The original recipe uses a mix of ground chicken and ground chicken sausage.  I think that requires opening too many different packages, so I just use chicken sausage and they're delish.  (In fact, these meatballs are so good on their own you could use this as appetizers for your next holiday party served with a side of marinara.) In a pinch, I've used turkey sausage.  But lately chicken sausage has been easier to come by so I find I don't need to substitute as often.  For the meatballs, the food processor is a cook's best friend.  I whir up the Parmesan and the bread crumbs (any white bread will do, and even wheat if it's all you have, but I used the artisan white loaf from my friend Janis at Fire Island Rustic Bakeshop- my favorite bread ever!) in the food processor, easy peasy.

Great tip: "grate" Parmesan in the food processor.  Just throw chunks of cheese in and let 'er rip.

If you use store-bought breadcrumbs, you may need to add a little more milk to the meatball mixture because it might be a little dry.  After all the meatball ingredients are mixed, drop them by the rounded spoonful onto a parchment-lined baking sheet- it makes roughly 35 meatballs. 

Baked meatballs.  These are tasty, tasty balls. 
While the meatballs are baking, start the soup by sauteing the onion, celery, and carrots in a little olive oil.  Once they're soft, add the stock and wine and bring it to a boil.  Turn the soup down to a simmer and add the pasta.  I like using little ABC's or stars.

Cook the pasta in the simmering water for about 8 minutes, or until the pasta is tender.  Then add the chopped dill, kale or spinach, and the meatballs. 
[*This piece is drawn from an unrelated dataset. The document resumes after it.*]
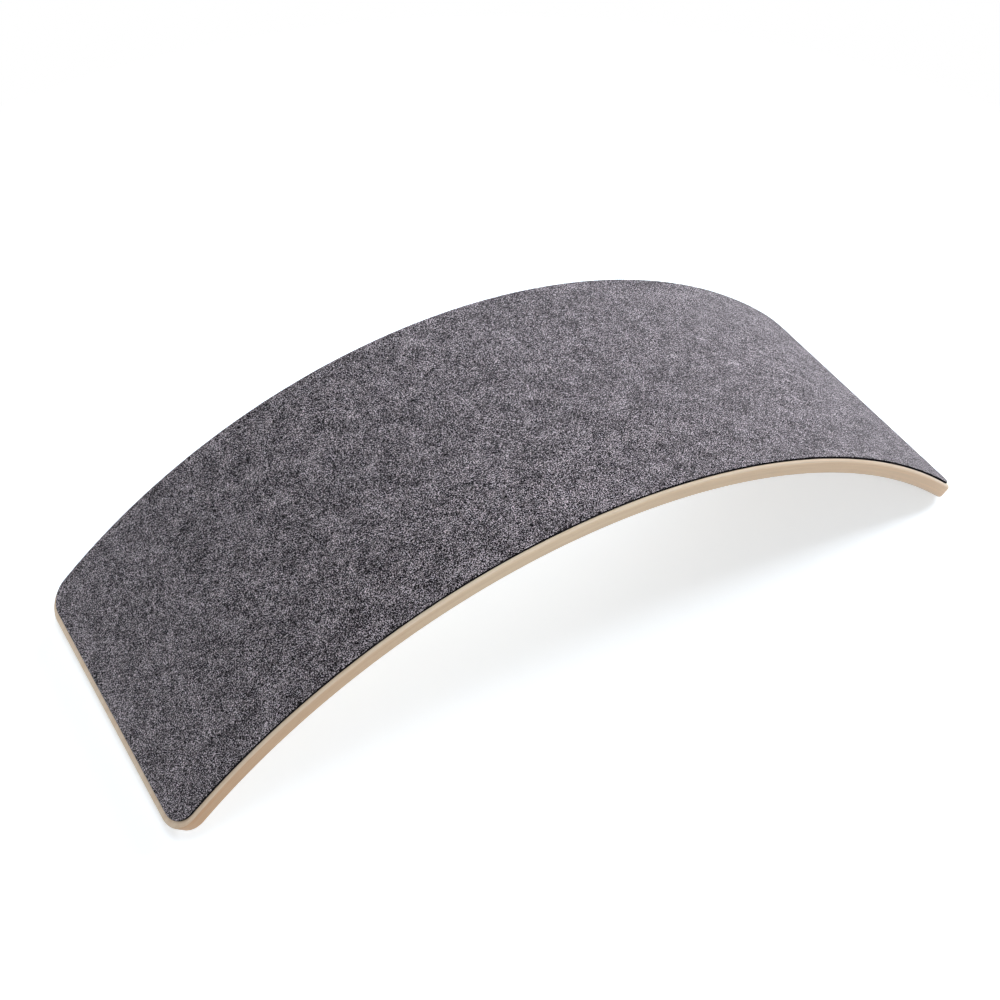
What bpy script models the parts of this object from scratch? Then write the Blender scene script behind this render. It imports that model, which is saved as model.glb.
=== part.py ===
"""Balance board: beech veneers bent and glued into an arch, with a felt cover on the convex face.

Lengths are in metres and +Z is up. The board's length runs along X and its width along Y. The origin
is on the floor under the middle of the arch, which stands on its two rounded ends.
"""

from math import cos, pi, radians, sin, sqrt

import bmesh
import bpy
from mathutils import Vector

# Outline and bend of the wooden board
BOARD_WIDTH = 0.300
BOARD_LENGTH = 0.924  # measured over the bend, along the convex face
BEND_RADIUS = 0.573  # of the convex face
CORNER_RADIUS = 0.0265  # of the four corners, seen square to the face
EDGE_ROUNDING = 0.0034  # of the rim, on both faces

# Laminate, counted from the concave face
VENEER_COUNT = 9
VENEER_THICKNESS = 0.0014
GLUE_LINE = 0.0003  # between veneers, and under the felt

# Felt cover on the convex face
FELT_THICKNESS = 0.002
FELT_SIDE_MARGIN = 0.0035  # bare wood along each side
FELT_END_MARGIN = 0.008  # bare wood at each end
FELT_CORNER_RADIUS = 0.0215
FELT_EDGE_ROUNDING = 0.0006  # of the cut edge, on the outside only

# Facets of the curved surfaces
BEND_FACETS = 40
CORNER_FACETS = 6
ROUNDING_FACETS = 4
SHORTEST_FACET = 0.0002  # a veneer's rim has no step between facets shorter than this
SHARP_EDGE = radians(35)

# Colours, linear red, green and blue
BEECH_HEARTWOOD = (0.56, 0.43, 0.31)
BEECH_SAPWOOD = (0.66, 0.53, 0.39)
FELT_GREY = (0.105, 0.098, 0.115)

BOARD_THICKNESS = VENEER_COUNT * VENEER_THICKNESS + (VENEER_COUNT - 1) * GLUE_LINE


def clear_scene():
    """Remove every object that the file opened with."""
    for thing in list(bpy.data.objects):
        bpy.data.objects.remove(thing)


def bent(along, across, height):
    """A point of the flat blank once it is bent; height is counted from the wood's convex face."""
    angle = along / BEND_RADIUS
    radius = BEND_RADIUS + height
    return Vector((radius * sin(angle), across, radius * cos(angle)))


def outline_columns(half_length, half_width, corner_radius):
    """Columns across a blank with rounded corners, as distance along the bend and half the width."""
    corner_along = half_length - corner_radius
    corner_across = half_width - corner_radius
    right = []
    for step in range(CORNER_FACETS + 1):
        turn = pi / 2 * step / CORNER_FACETS
        along = corner_along + corner_radius * sin(turn)
        across = corner_across + corner_radius * cos(turn)
        right.append((along, across))
    left = [(-along, across) for along, across in reversed(right)]
    spacing = 2 * corner_along / BEND_FACETS
    middle = [(step * spacing - corner_along, half_width) for step in range(1, BEND_FACETS)]
    return left + middle + right


def rounding_inset(depth, rounding):
    """How far an edge with this rounding stands in, at a depth below the face that it runs into."""
    missing = max(rounding - depth, 0.0)
    return rounding - sqrt(rounding**2 - missing**2)


def rounding_depths(rounding):
    """Depths below the face at which the facets of a rounding meet."""
    turns = [pi / 2 * step / ROUNDING_FACETS for step in range(ROUNDING_FACETS + 1)]
    return [rounding * (1 - cos(turn)) for turn in turns]


def veneer_rim(top, bottom):
    """Rim of one veneer, as depths below the board's convex face, each with its inset."""
    depths = rounding_depths(EDGE_ROUNDING)
    facets = depths + [BOARD_THICKNESS - depth for depth in depths]
    inside = [depth for depth in facets if top + SHORTEST_FACET < depth < bottom - SHORTEST_FACET]
    rim = []
    for depth in sorted([top, bottom] + inside):
        nearest = min(depth, BOARD_THICKNESS - depth)
        rim.append((depth, rounding_inset(nearest, EDGE_ROUNDING)))
    return rim


def felt_rim():
    """Rim of the felt, as depths below its own outer face, each with its inset."""
    rim = []
    for depth in rounding_depths(FELT_EDGE_ROUNDING):
        rim.append((depth, rounding_inset(depth, FELT_EDGE_ROUNDING)))
    rim.append((FELT_THICKNESS, 0.0))
    return rim


def bent_sheet(name, rim, face_height, half_length, half_width, corner_radius):
    """A closed sheet bent over the mould, one ring of points for each entry of its rim."""
    sheet = bmesh.new()
    rings = []
    for depth, inset in rim:
        columns = outline_columns(half_length - inset, half_width - inset, corner_radius - inset)
        near = [sheet.verts.new(bent(along, -across, face_height - depth)) for along, across in columns]
        far = [sheet.verts.new(bent(along, across, face_height - depth)) for along, across in columns]
        rings.append((near, far))

    add_cap(sheet, *rings[0], faces_up=True)
    add_cap(sheet, *rings[-1], faces_up=False)
    for upper, lower in zip(rings, rings[1:]):
        add_wall(sheet, upper, lower)

    mesh = bpy.data.meshes.new(name)
    sheet.to_mesh(mesh)
    sheet.free()
    mesh.shade_smooth()
    mesh.set_sharp_from_angle(angle=SHARP_EDGE)
    piece = bpy.data.objects.new(name, mesh)
    bpy.context.collection.objects.link(piece)
    return piece


def add_cap(sheet, near, far, faces_up):
    """Strips across the sheet, from its near side to its far side."""
    for column in range(len(near) - 1):
        strip = [near[column], near[column + 1], far[column + 1], far[column]]
        sheet.faces.new(strip if faces_up else reversed(strip))


def add_wall(sheet, upper, lower):
    """The band of rim between two rings of points."""
    upper_ring = upper[0] + upper[1][::-1]
    lower_ring = lower[0] + lower[1][::-1]
    for point in range(len(upper_ring)):
        after = (point + 1) % len(upper_ring)
        sheet.faces.new([lower_ring[point], lower_ring[after], upper_ring[after], upper_ring[point]])


def finish(name, colour, roughness):
    """A non-metallic material with one colour."""
    material = bpy.data.materials.new(name)
    material.use_nodes = True
    shader = material.node_tree.nodes["Principled BSDF"]
    shader.inputs["Base Color"].default_value = (*colour, 1.0)
    shader.inputs["Roughness"].default_value = roughness
    shader.inputs["Metallic"].default_value = 0.0
    return material


def veneer_name(number):
    """The face veneers carry the name of their face as well as their number."""
    if number == 1:
        return "veneer_1_concave_face"
    if number == VENEER_COUNT:
        return f"veneer_{number}_convex_face"
    return f"veneer_{number}"


def make_veneer(number):
    """One beech veneer, the first on the concave face and the last on the convex face."""
    name = veneer_name(number)
    top = (VENEER_COUNT - number) * (VENEER_THICKNESS + GLUE_LINE)
    rim = veneer_rim(top, top + VENEER_THICKNESS)
    veneer = bent_sheet(name, rim, 0.0, BOARD_LENGTH / 2, BOARD_WIDTH / 2, CORNER_RADIUS)
    colour = BEECH_SAPWOOD if number % 2 else BEECH_HEARTWOOD
    veneer.data.materials.append(finish(f"{name}_beech", colour, roughness=0.5))
    return veneer


def make_felt_cover():
    """The felt sheet on the convex face, set in from the wood's edges."""
    felt = bent_sheet(
        "felt_cover",
        felt_rim(),
        GLUE_LINE + FELT_THICKNESS,
        BOARD_LENGTH / 2 - FELT_END_MARGIN,
        BOARD_WIDTH / 2 - FELT_SIDE_MARGIN,
        FELT_CORNER_RADIUS,
    )
    felt.data.materials.append(finish("grey_wool_felt", FELT_GREY, roughness=0.95))
    return felt


def stand_on_floor(pieces):
    """Hang the pieces from the axis of the bend, at the height that puts the ends on the floor."""
    bend_axis = bpy.data.objects.new("bend_axis", None)
    bpy.context.collection.objects.link(bend_axis)
    for piece in pieces:
        piece.parent = bend_axis
    bend_axis.location.z = -min(point.co.z for piece in pieces for point in piece.data.vertices)


def main():
    clear_scene()
    pieces = [make_veneer(number) for number in range(1, VENEER_COUNT + 1)]
    pieces.append(make_felt_cover())
    stand_on_floor(pieces)


main()
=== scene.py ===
"""Looks of the balance board: beech plies with a lacquered finish, and a melange wool felt cover.

The board stands as an arch on its two ends. Every piece is first laid out flat, by its distance along
the bend, its distance across and its height above the wood's convex face, and is then bent. The same
flat coordinates stay on the mesh as an attribute, and the grain and the felt's fibres follow them.
"""

from math import pi, radians

import bpy
import numpy as np
from mathutils import Matrix, Vector


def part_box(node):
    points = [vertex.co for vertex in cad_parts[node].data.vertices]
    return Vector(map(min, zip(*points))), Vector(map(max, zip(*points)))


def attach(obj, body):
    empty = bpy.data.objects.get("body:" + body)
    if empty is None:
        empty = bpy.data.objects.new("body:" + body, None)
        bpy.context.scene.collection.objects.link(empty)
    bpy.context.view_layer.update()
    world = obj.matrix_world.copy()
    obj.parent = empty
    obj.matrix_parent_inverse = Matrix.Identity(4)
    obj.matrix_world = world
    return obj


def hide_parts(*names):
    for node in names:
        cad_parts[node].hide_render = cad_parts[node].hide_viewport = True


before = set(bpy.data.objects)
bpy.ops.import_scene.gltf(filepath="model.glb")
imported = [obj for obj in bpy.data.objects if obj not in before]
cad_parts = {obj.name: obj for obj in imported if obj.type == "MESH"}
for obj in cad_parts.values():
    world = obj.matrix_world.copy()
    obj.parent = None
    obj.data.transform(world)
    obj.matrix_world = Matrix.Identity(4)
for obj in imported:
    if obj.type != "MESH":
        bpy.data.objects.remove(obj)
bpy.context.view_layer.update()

# The wooden board, in metres
VENEER_COUNT = 9
FACE_VENEERS = (1, VENEER_COUNT)  # counted from the concave face
BEND_RADIUS = 0.573  # of the convex face
BOARD_LENGTH = 0.924  # over the bend, along the convex face
BOARD_THICKNESS = 0.015
CORNER_RADIUS = 0.0265
EDGE_ROUNDING = 0.0034
GLUE_SEAM = 0.00003  # what is seen of the glue between two veneers

# The felt cover, in metres
FELT_THICKNESS = 0.00225  # with the glue under it
FELT_CLEARANCE = 0.00002  # between the cover and the wood under it
FELT_SIDE_MARGIN = 0.0035  # bare wood along each side
FELT_END_MARGIN = 0.008  # bare wood at each end
FELT_CORNER_RADIUS = 0.0215
FELT_EDGE_ROUNDING = 0.0007
FELT_RELIEF = ((0.00007, 0.011, 1), (0.00005, 0.006, 2))  # height, spacing and seed of each layer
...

Cook for another minute, and taste for salt & pepper.  Ladle the delicious soup into bowls and top with a little more grated Parm.  Yummy, yummy, yummy, yummy.

Italian Wedding Soup
(Adapted from Barefoot Contessa)

For the meatballs:
1 lb. chicken sausauge (make sure it's not the already-cooked variety)
2 T. milk
2/3 c. fresh breadcrumbs
1/3 c. grated Parmesan
1 egg, beaten
2 cloves garlic, minced
2 T. chopped parsley
kosher salt and fresh pepper

For the soup:
2 tablespoons olive oil
1 medium onion, diced
3 carrots, diced
2 celery ribs, diced
10 c. chicken stock (preferably homemade- see recipe below)
1/2 c. dry white wine (I usually use a savignon blanc or pinot grigio, or whatever is leftover in the fridge)
1 c. small pasta (I usually use stars)
1/2 minced fresh dill
6 oz. kale, ribs removed and chopped, or 12 oz. baby spinach 

1.  Preheat the oven to 350 degrees.

2.  For the meatballs: combine all ingredients gently with your hands or a fork.  Drop by rounded spoonfuls on a baking sheet lined with parchment paper.  You should have about 35 meatballs, give or take a few.  Bake for 30 minutes, or until golden brown.

3.  For the soup: on medium-low heat, add the olive oil to a large soup pot.  Cook the onions, celery, and carrots for 8-10 minutes or until soft.  Add the stock and wine and bring it to a boil.  Turn down to a simmer and add the pasta.  Cook about 8 minutes or until the pasta is tender.  Add the dill, meatballs, and kale or spinach and cook for about one more minute. 

4.  Ladle the soup into bowls and top with a little extra grated Parmesan.  (And the soup tastes even better the next day!)

The Best Homemade Chicken Stock
(Makes about 20 cups of stock)

Don't bother peeling the veggies- just make sure they're well scrubbed!  After making stock a few times, I've found that roasting the veggies makes the most delicious stock.

2- 5 pound chickens
6 carrots, sliced in half lengthwise
4 celery ribs with their tops if they have them, sliced in thirds lengthwise
2 onions, sliced in half
20 sprigs of parsley
20 sprigs of dill
20 sprigs of thyme
2 t. peppercorns
2 bay leaves
2 T. salt

1.  Preheat the oven to 425 degrees.  Remove the giblets from the chicken, but save the neck.  Rinse and pat dry.  Cut the wings off the chickens.

2.  Put the chicken wings, carrots, celery, and onion in a large roasting pan.  Toss with 1-2 tablespoons of olive oil, a good pinch of salt and peppper.  Toss together, then roast in the oven for 35-40 minutes.

3.  In the meantime, place the chickens in a large stock pot (the biggest one you have).  Fill the pot with 5 1/2 quarts of cold water.  When the veggies are done, add the veggies and the rest of the ingredients to the pot.  (If you have a stock bag, which is similar to cheesecloth, place the veggies, chicken wings, the herbs, and peppercorns in the bag, tie it off, and place it in the pot with the chickens.)

4.  Bring the pot to a boil (this will take a little while).  Once boiling, lower the heat and simmer the pot uncovered for 4 hours.  Remove the scum when it forms.  After about an hour of simmering, remove the chicken and let it cool for a bit.  Remove all of the chicken meat and put the bones back in the pot to simmer (if you don't remove the chicken meat now, it will be the consistency of shoe leather after 4 hours).  Save the meat for another use (I put it in plastic baggies, wait for it to cool in the fridge, and freeze it for later).

5.  Strain the contents into plastic containers and refrigerate overnight.  The next day, skim the fat from the top of the stock, and use the stock within a few days, or freeze.  This is the secret to the best soups you've ever tasted!